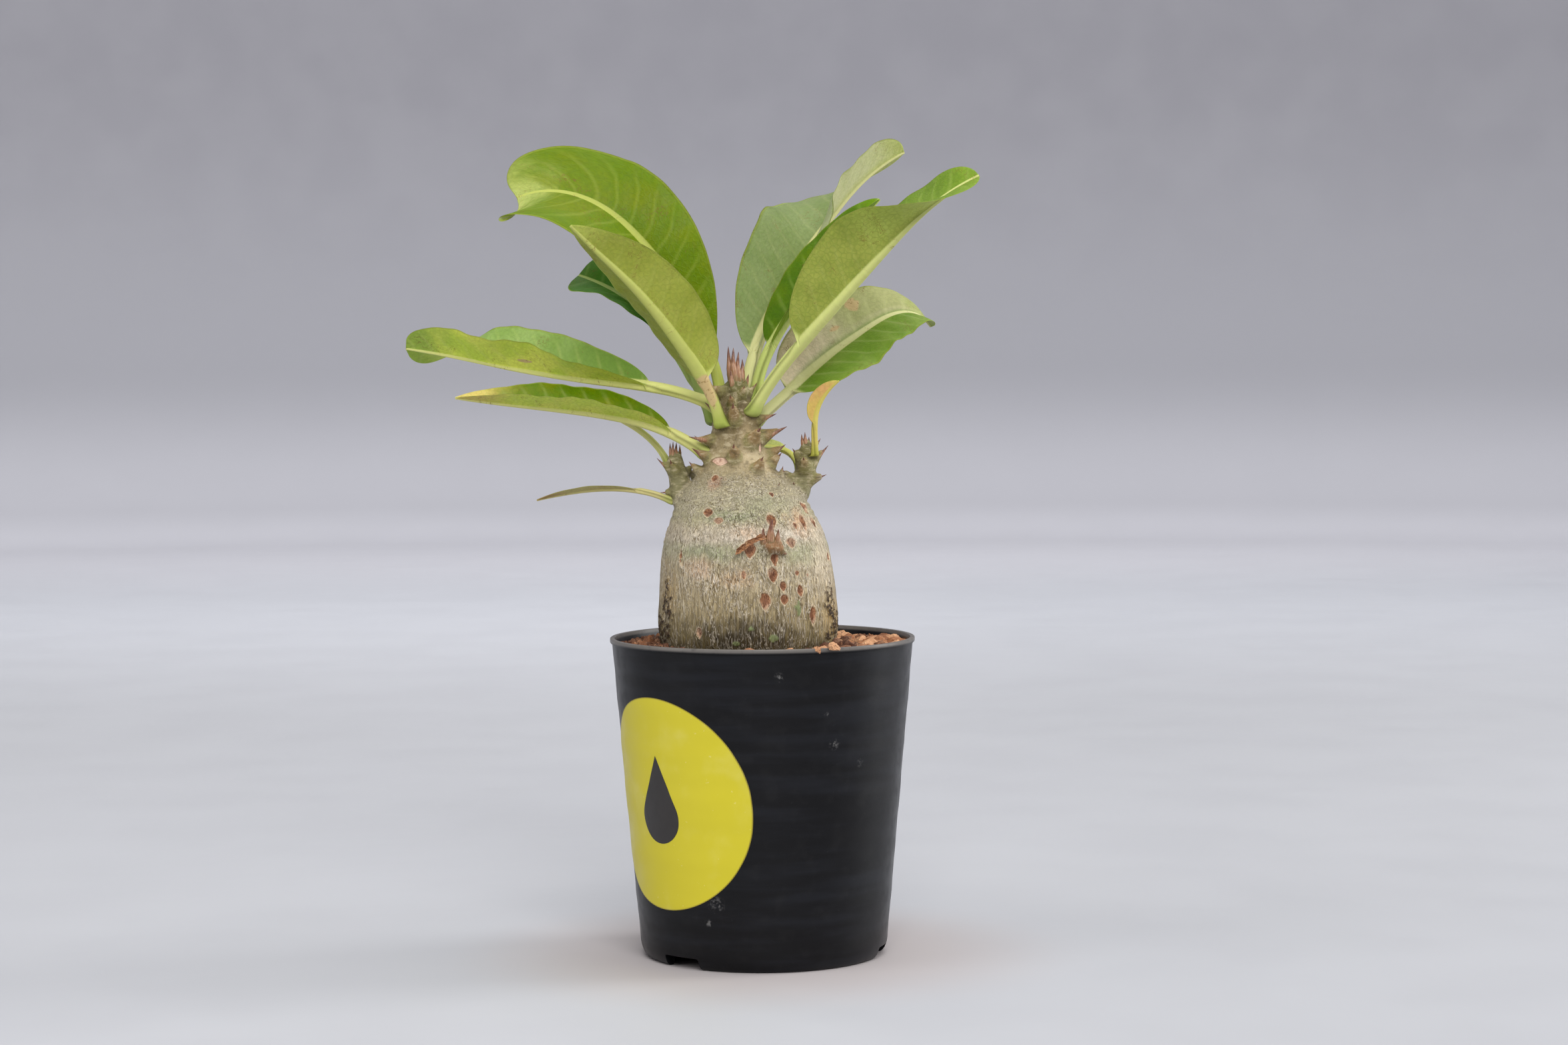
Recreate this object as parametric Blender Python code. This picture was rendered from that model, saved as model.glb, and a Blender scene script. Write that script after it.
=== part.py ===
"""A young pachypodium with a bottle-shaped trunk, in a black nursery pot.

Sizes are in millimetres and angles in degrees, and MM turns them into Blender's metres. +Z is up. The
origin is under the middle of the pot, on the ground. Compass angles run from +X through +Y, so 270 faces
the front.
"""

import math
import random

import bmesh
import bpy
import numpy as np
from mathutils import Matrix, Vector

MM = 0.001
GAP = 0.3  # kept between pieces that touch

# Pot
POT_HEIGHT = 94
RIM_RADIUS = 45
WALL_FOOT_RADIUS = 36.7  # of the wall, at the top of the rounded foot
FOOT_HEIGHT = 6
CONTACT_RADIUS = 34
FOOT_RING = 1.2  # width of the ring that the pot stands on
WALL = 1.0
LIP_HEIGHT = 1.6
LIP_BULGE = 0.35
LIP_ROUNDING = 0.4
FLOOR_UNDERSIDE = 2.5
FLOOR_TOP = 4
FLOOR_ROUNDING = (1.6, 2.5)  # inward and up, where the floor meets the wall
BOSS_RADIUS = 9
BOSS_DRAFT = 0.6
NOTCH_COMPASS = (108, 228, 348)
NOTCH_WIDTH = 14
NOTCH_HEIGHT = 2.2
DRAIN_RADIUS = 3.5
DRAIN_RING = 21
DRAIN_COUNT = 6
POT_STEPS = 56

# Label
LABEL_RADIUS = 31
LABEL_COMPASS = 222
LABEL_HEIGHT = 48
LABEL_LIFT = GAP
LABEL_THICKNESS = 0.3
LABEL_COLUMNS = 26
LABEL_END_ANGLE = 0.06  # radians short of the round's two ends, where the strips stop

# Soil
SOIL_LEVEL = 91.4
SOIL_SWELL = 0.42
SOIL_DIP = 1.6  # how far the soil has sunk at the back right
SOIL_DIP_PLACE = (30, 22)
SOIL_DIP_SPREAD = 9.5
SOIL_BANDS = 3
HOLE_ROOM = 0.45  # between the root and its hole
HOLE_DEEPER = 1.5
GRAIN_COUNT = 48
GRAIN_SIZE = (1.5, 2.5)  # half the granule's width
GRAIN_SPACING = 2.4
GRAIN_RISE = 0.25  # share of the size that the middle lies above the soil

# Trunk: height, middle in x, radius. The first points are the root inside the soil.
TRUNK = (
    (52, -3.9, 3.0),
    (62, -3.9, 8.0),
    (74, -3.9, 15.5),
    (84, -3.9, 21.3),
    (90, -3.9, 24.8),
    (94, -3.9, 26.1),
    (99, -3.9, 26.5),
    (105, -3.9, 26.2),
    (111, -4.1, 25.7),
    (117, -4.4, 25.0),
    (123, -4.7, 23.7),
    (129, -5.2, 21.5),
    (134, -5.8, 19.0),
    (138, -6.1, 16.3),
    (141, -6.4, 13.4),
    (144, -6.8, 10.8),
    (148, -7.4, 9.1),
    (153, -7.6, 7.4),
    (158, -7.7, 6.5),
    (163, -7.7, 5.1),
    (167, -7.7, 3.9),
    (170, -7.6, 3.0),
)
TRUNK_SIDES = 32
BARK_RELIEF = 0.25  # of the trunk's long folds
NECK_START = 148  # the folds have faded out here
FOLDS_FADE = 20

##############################

### Work instructions
Using the data above, output each line exactly.

### Response
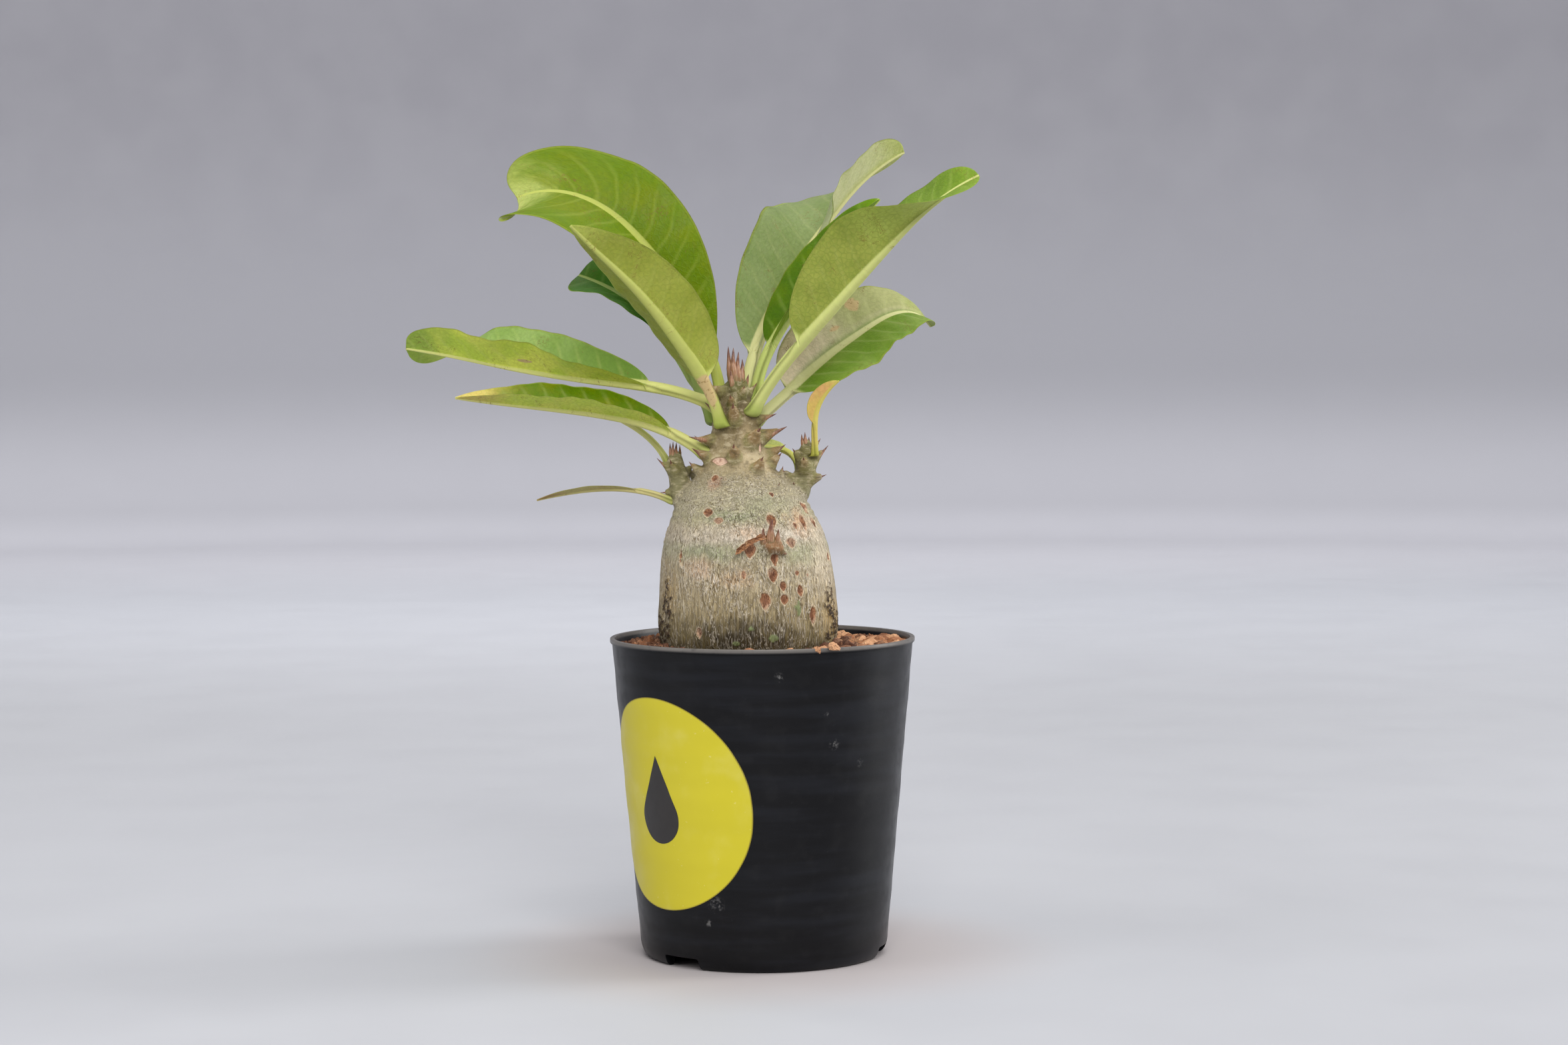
Recreate this object as parametric Blender Python code. This picture was rendered from that model, saved as model.glb, and a Blender scene script. Write that script after it.
=== part.py ===
"""A young pachypodium with a bottle-shaped trunk, in a black nursery pot.

Sizes are in millimetres and angles in degrees, and MM turns them into Blender's metres. +Z is up. The
origin is under the middle of the pot, on the ground. Compass angles run from +X through +Y, so 270 faces
the front.
"""

import math
import random

import bmesh
import bpy
import numpy as np
from mathutils import Matrix, Vector

MM = 0.001
GAP = 0.3  # kept between pieces that touch

# Pot
POT_HEIGHT = 94
RIM_RADIUS = 45
WALL_FOOT_RADIUS = 36.7  # of the wall, at the top of the rounded foot
FOOT_HEIGHT = 6
CONTACT_RADIUS = 34
FOOT_RING = 1.2  # width of the ring that the pot stands on
WALL = 1.0
LIP_HEIGHT = 1.6
LIP_BULGE = 0.35
LIP_ROUNDING = 0.4
FLOOR_UNDERSIDE = 2.5
FLOOR_TOP = 4
FLOOR_ROUNDING = (1.6, 2.5)  # inward and up, where the floor meets the wall
BOSS_RADIUS = 9
BOSS_DRAFT = 0.6
NOTCH_COMPASS = (108, 228, 348)
NOTCH_WIDTH = 14
NOTCH_HEIGHT = 2.2
DRAIN_RADIUS = 3.5
DRAIN_RING = 21
DRAIN_COUNT = 6
POT_STEPS = 56

# Label
LABEL_RADIUS = 31
LABEL_COMPASS = 222
LABEL_HEIGHT = 48
LABEL_LIFT = GAP
LABEL_THICKNESS = 0.3
LABEL_COLUMNS = 26
LABEL_END_ANGLE = 0.06  # radians short of the round's two ends, where the strips stop

# Soil
SOIL_LEVEL = 91.4
SOIL_SWELL = 0.42
SOIL_DIP = 1.6  # how far the soil has sunk at the back right
SOIL_DIP_PLACE = (30, 22)
SOIL_DIP_SPREAD = 9.5
SOIL_BANDS = 3
HOLE_ROOM = 0.45  # between the root and its hole
HOLE_DEEPER = 1.5
GRAIN_COUNT = 48
GRAIN_SIZE = (1.5, 2.5)  # half the granule's width
GRAIN_SPACING = 2.4
GRAIN_RISE = 0.25  # share of the size that the middle lies above the soil

# Trunk: height, middle in x, radius. The first points are the root inside the soil.
TRUNK = (
    (52, -3.9, 3.0),
    (62, -3.9, 8.0),
    (74, -3.9, 15.5),
    (84, -3.9, 21.3),
    (90, -3.9, 24.8),
    (94, -3.9, 26.1),
    (99, -3.9, 26.5),
    (105, -3.9, 26.2),
    (111, -4.1, 25.7),
    (117, -4.4, 25.0),
    (123, -4.7, 23.7),
    (129, -5.2, 21.5),
    (134, -5.8, 19.0),
    (138, -6.1, 16.3),
    (141, -6.4, 13.4),
    (144, -6.8, 10.8),
    (148, -7.4, 9.1),
    (153, -7.6, 7.4),
    (158, -7.7, 6.5),
    (163, -7.7, 5.1),
    (167, -7.7, 3.9),
    (170, -7.6, 3.0),
)
TRUNK_SIDES = 32
BARK_RELIEF = 0.25  # of the trunk's long folds
NECK_START = 148  # the folds have faded out here
FOLDS_FADE = 20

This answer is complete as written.